* [Written task] Copy out exactly the lines from the first line of the material below through the line containing "from math import radians, tan", and nothing beyond them.

* [Material provided]
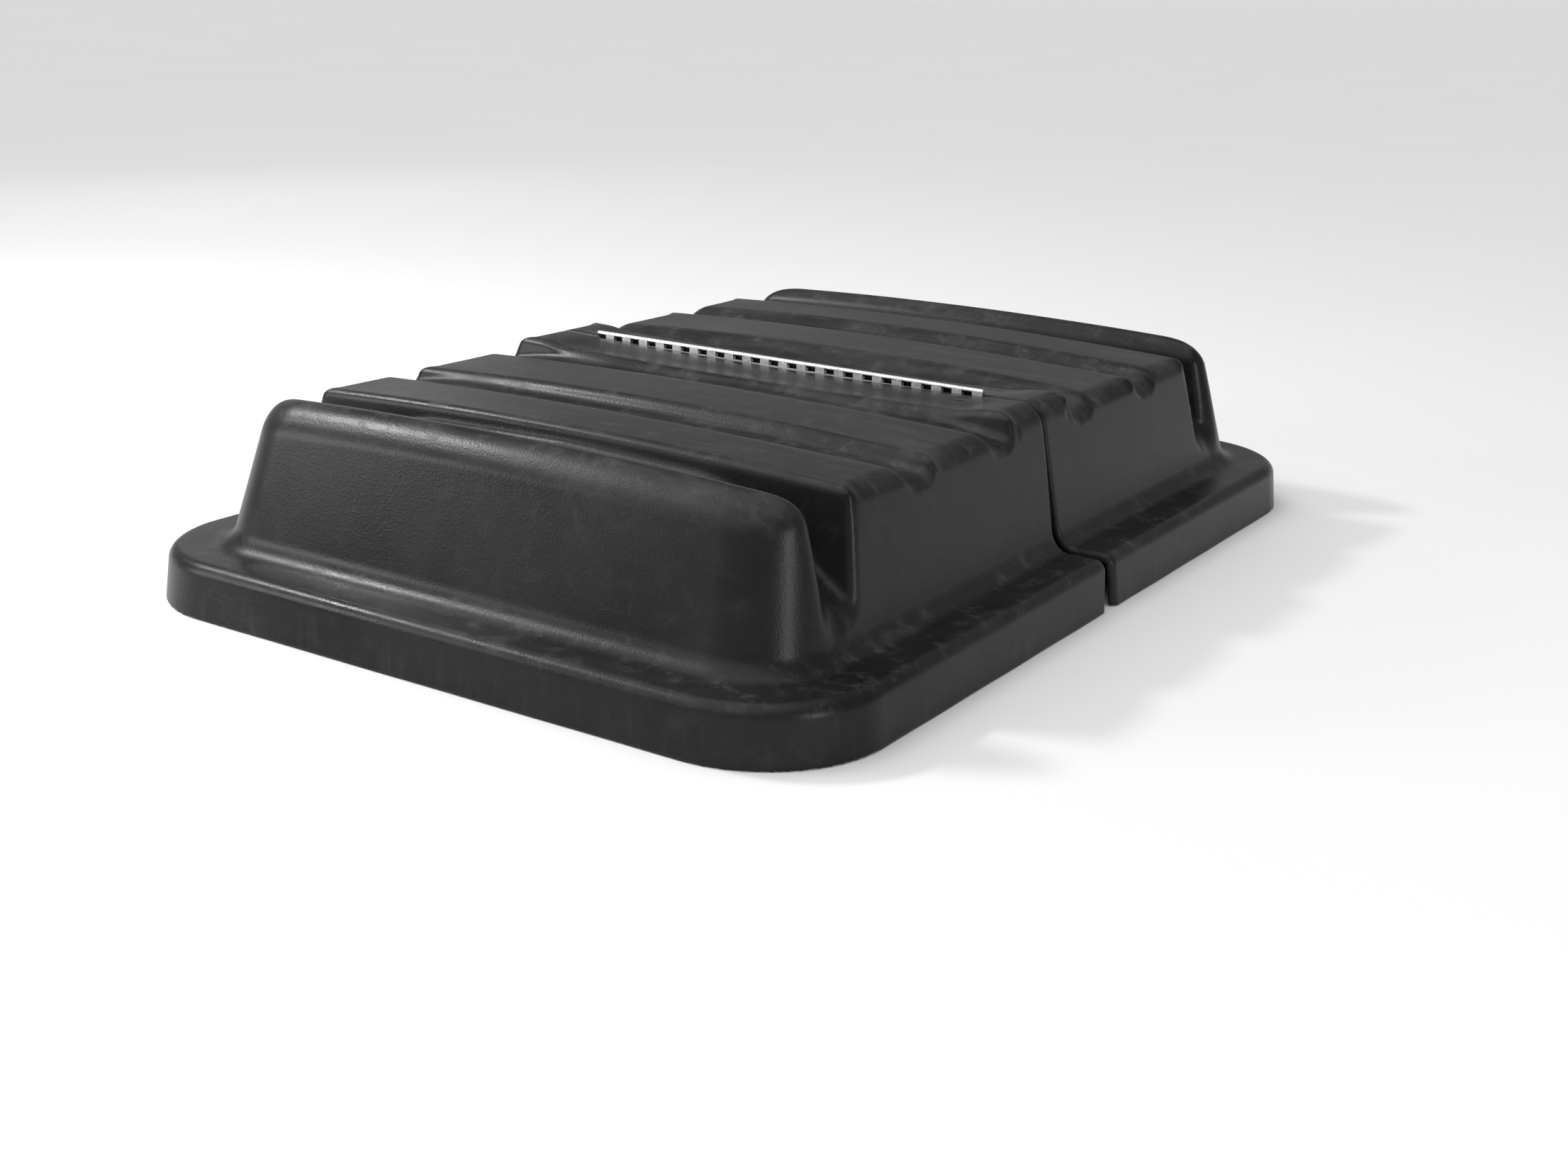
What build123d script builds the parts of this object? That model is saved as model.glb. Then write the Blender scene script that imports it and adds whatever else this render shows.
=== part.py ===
"""Two-piece domed lid for a bulk box, joined across its middle by a piano hinge.

Frame: X along the hinge, Y along the lid, +Z up. The origin is on the plane that the skirt stands on,
straight below the middle of the hinge. The front half lies on -Y and the rear half on +Y.
"""
from build123d import *
import os
from math import radians, tan

os.makedirs("parts", exist_ok=True)

# ---------------------------------------------------------------- driving dimensions, millimetres
# plan of the skirt
LID_WIDTH = 870.0
LID_LENGTH = 1220.0
PLAN_CORNER = 128.0
SKIRT_HEIGHT = 57.0
SKIRT_DRAFT = 5.0
RIM_ROUND = 13.0

# dome: a rounded box that leans in as it rises
DOME_FOOT_X = 368.0
DOME_FOOT_Y = 549.0
DOME_FOOT_CORNER = 78.0
DOME_TOP_X = 335.5
DOME_TOP_Y = 499.0
DOME_TOP_CORNER = 64.0
DOME_TOP_Z = 222.0
DOME_SINK = 2.0
DOME_TOP_ROUND = 22.0
DOME_FOOT_ROUND = 16.0

# crowned top surfaces
CROWN_RADIUS = 6500.0
LOBE_CROWN_Z = 216.0
RIB_CROWN_Z = 210.0

# the strip beside the hinge: low along the hinge, raised into an ear past each of its ends
HINGE_STRIP_Z = 206.0
HINGE_STRIP_X = 270.0
EAR_Z = 214.0
EAR_X = 298.0
STRIP_END_Y = 98.0

# groove floors across the width: height in the middle, where the floor bends down, and where it ends
END_FLOOR = {"mid_z": 190.0, "bend": (225.0, 184.0), "end": (405.0, 63.0), "round": 120.0}
SHALLOW_FLOOR = {"mid_z": 197.0, "bend": (295.0, 194.0), "end": (420.0, 166.0), "round": 90.0}

# cross grooves: distances from the hinge line of each groove's two walls, at the top and at a lower level
GROOVE_TOP_Z = 216.0
END_GROOVE = {"top": (391.0, 452.0), "low": (412.0, 448.0), "low_z": 100.0, "floor": END_FLOOR}
MIDDLE_GROOVE = {"top": (239.0, 302.0), "low": (248.0, 280.0), "low_z": 186.0, "floor": SHALLOW_FLOOR}
INNER_GROOVE = {"top": (68.0, 127.0), "low": (77.0, 106.0), "low_z": 186.0, "floor": SHALLOW_FLOOR}
GROOVE_ROOT = 12.0
LOBE_START_Y = 421.0

# moulding
WALL = 6.5
LIP = 9.0
FLANGE = 8.0
END_GAP = 2.0
END_SPLAY = 8.0
FLANGE_FOOT_Z = 168.0

# piano hinge
KNUCKLE_PITCH = 12.7
KNUCKLE_COUNT = 42
KNUCKLE_GAP = 0.3
LEAF_THICKNESS = 1.2
KNUCKLE_RADIUS = 3.0
PIN_RADIUS = 1.75
PIN_CLEARANCE = 0.05
HINGE_AXIS_Z = 215.0
LEAF_FOOT_Z = 180.0
LEAF_NOTCH_REACH = 6.2
POCKET_MARGIN = 2.0
POCKET_FOOT_Z = 176.0
PIN_CHAMFER = 0.4
STAKE_EVERY = 3
STAKE_RADIUS = 1.2
STAKE_DEPTH = 0.5

# blind rivets and their washers
RIVET_COUNT = 7
RIVET_PITCH = 76.2
RIVET_Z = 187.0
RIVET_RADIUS = 2.4
RIVET_HOLE_RADIUS = 2.5
RIVET_HEAD_RADIUS = 4.6
RIVET_HEAD_HEIGHT = 1.2
RIVET_BULGE_RADIUS = 3.7
RIVET_BULGE_LENGTH = 5.0
MANDREL_RADIUS = 1.2
MANDREL_HOLE_RADIUS = 1.3
MANDREL_HEAD_RADIUS = 2.2
MANDREL_HEAD_LENGTH = 2.0
WASHER_RADIUS = 7.0
WASHER_THICKNESS = 1.5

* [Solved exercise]
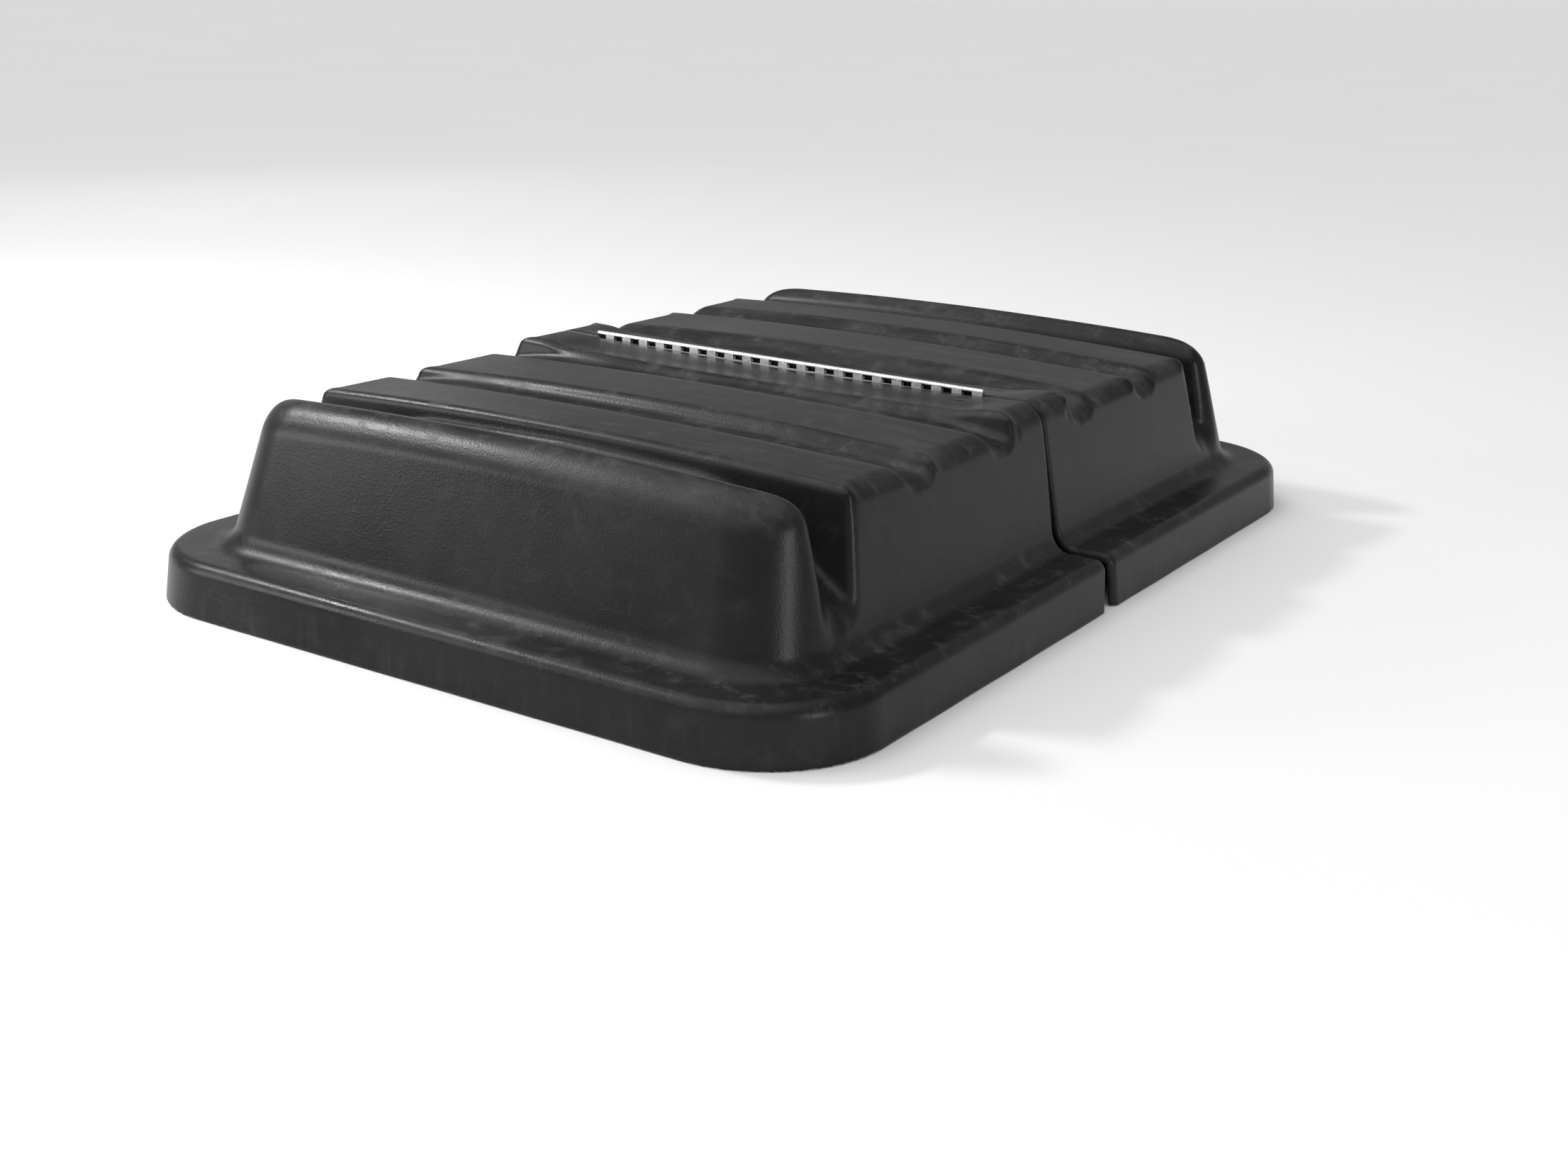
What build123d script builds the parts of this object? That model is saved as model.glb. Then write the Blender scene script that imports it and adds whatever else this render shows.
=== part.py ===
"""Two-piece domed lid for a bulk box, joined across its middle by a piano hinge.

Frame: X along the hinge, Y along the lid, +Z up. The origin is on the plane that the skirt stands on,
straight below the middle of the hinge. The front half lies on -Y and the rear half on +Y.
"""
from build123d import *
import os
from math import radians, tan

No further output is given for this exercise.